Chris Alheit, Alheit Vineyards
Today, only eight years later, 36 cinsault and cinsault blends are included in Platter’s South African Wine Guide, the country’s definitive annual publication. What’s more, the leading vine nursery in South Africa reported steady sales in the past five years, and Sadie tells OZY that “all my neighbors are planting.” Adds Roland Peens of online retailer WineCellar, “When we first started marketing cinsault to our customers, we received hate mail in response. Now we sell it on allocation before it even makes it onto our site.”
In many ways, says Sadie, the grape is its own worst enemy. When planted in vigorous, well-watered soils, it yields fantastic quantities of fairly uninteresting wine, especially when the vines are young. But grown in marginal soils and given time to mature, says Kent Scheermeyer, a broker in the Cape Town area who specializes in South African wines, this heat-resistant varietal gives winemakers in hot climates the ability to make “elegant, delicate wines” that aren’t too fruity or heavy in alcohol.
In the early aughts, when Sadie and other enthusiasts started looking into the history of South Africa’s finest wines, they discovered that many of the best reds contained huge amounts of cinsault (laxer laws at the time allowed a wine labeled cabernet sauvignon to contain as much as 70 percent cinsault). By scouring the Cape’s archives and traipsing forgotten corners of the winelands, the folks behind the I Am Old project identified more than 2,000 hectares of vineyards older than 35 years. Nearly half of those were chenin blanc, but there were also 180 hectares of mature cinsault. “We got there late,” says Sadie, “but not too late, thank heavens.”
Since cinsault is “as tough as nuts,” according to Alheit Vineyards’ Chris Alheit, it’s better equipped than most grapes to deal with the ravages of climate change in drought-prone regions such as South Africa. While the grape is “sensitive to sunburn,” says Sadie, this can easily be managed by ensuring a decent leaf canopy exists. In fact, the real challenge with cinsault is holding the vines back when they receive too much water.
On the international stage, Turley Wine Cellars in California makes a delicious single-varietal cinsault from 140-year-old vineyards. And according to Alheit, the Itata Valley in Chile is home to many of the world’s best cinsaults, including De Martino’s exciting Viejas Tinajas, which is fermented and aged in century-old clay amphorae, or tinajas, which impart a delicately earthy flavor. Perhaps more important, cinsault’s resurgence fits in well with the global trend toward lighter-bodied wines that are lower in alcohol and made with fewer preservatives.

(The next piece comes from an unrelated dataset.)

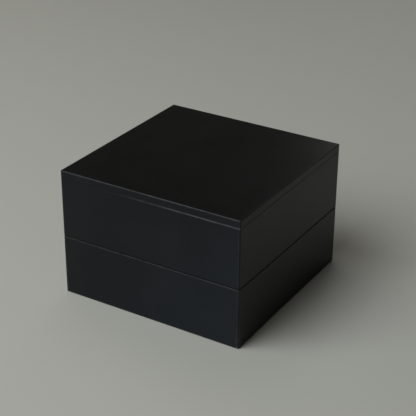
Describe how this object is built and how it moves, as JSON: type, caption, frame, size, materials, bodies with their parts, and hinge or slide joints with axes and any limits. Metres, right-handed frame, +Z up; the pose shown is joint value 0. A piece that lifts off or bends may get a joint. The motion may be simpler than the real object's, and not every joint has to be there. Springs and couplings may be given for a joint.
{
  "type": "bento lunch box",
  "caption": "Square stacking bento lunch box of matte black lacquered wood, with a flat lift-off lid and tiers that sit flush on one another.",
  "frame": {"origin": "centre of the underside of the lower tier", "axes": "+Z up, the way the lid and the upper tier lift off; -Y is the front and +X the right side, which look alike"},
  "size_m": [0.15, 0.15, 0.101],
  "materials": {
    "outer_lacquer": "matte black lacquer on wood, slightly rubbed along the arrises",
    "inner_lacquer": "smooth satin black lacquer on wood",
    "bare_wood": "bare wood, hidden in the joints"
  },
  "bodies": {
    "lower_tier": {"lower_wall_front": "outer_lacquer", "lower_wall_right": "outer_lacquer", "lower_wall_back": "outer_lacquer", "lower_wall_left": "outer_lacquer", "lower_base_board": "inner_lacquer", "lower_lining_front": "inner_lacquer", "lower_lining_right": "inner_lacquer", "lower_lining_back": "inner_lacquer", "lower_lining_left": "inner_lacquer", "lower_corner_splines": "bare_wood"},
    "upper_tier": {"upper_wall_front": "outer_lacquer", "upper_wall_right": "outer_lacquer", "upper_wall_back": "outer_lacquer", "upper_wall_left": "outer_lacquer", "upper_base_board": "inner_lacquer", "upper_lining_front": "inner_lacquer", "upper_lining_right": "inner_lacquer", "upper_lining_back": "inner_lacquer", "upper_lining_left": "inner_lacquer", "upper_corner_splines": "bare_wood"},
    "lid": {"lid_top_board": "outer_lacquer", "lid_rim_front": "outer_lacquer", "lid_rim_right": "outer_lacquer", "lid_rim_back": "outer_lacquer", "lid_rim_left": "outer_lacquer"}
  },
  "joints": [
    {"name": "upper_tier_lift", "type": "slide", "parent": "lower_tier", "child": "upper_tier", "axis": [0, 0, 1], "range_m": [0, 0.1]},
    {"name": "lid_lift", "type": "slide", "parent": "upper_tier", "child": "lid", "axis": [0, 0, 1], "range_m": [0, 0.1]}
  ]
}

And yet the jury is still out on cinsault’s future as a single varietal. U.K.–based wine importer Richard Kelley thinks it may be a hipster fad that could run its course; Alheit sees it as a fantastically fun table wine that can seldom be as haunting as pinot noir, and Sadie thinks it’s the real McCoy. There is little doubt, though, of the role it can and will play as a blended component in high-end South African reds. Many famous French wines contain portions of cinsault, and the iconic reds from Chateau Musar in Lebanon rely heavily on the grape. Not to mention those legendary old Cape blends that Sadie and company unearthed …
Used in a blend, Alheit explains, “it fills in the cracks and gives incredible fabric, or substance, to the wine.” And extremely stable tannins mean that it ages exceptionally well. Leading South African wine producers Andrea and Chris Mullineux have just paid top dollar to secure the oldest block of cinsault in the country — a 130-year-old slice of South African heritage — for their flagship blend, the $140-a-bottle Leeu Passant. While this is wonderful news for the quality of South African wines, it may have a cruel upshot: The people who pioneered fine cinsault in South Africa may be “elbowed out of the market by the high grape prices,” says wine importer Kelley.
After the success of South African chenin blanc at home and abroad, there is a lot of pressure for cinsault to be “the next chenin.” All the experts OZY consulted warned against this expectation. First, the wine is still quite geeky and ahead of global trends; second, there simply aren’t enough old vines to meet demand if it is does take off. That said, it definitely has the potential to provide a point of difference for South African reds.
“Right now, it’s a poor man’s pinot,” says Sadie. “But my advice is to buy whatever you can get your hands on now.” And he should know.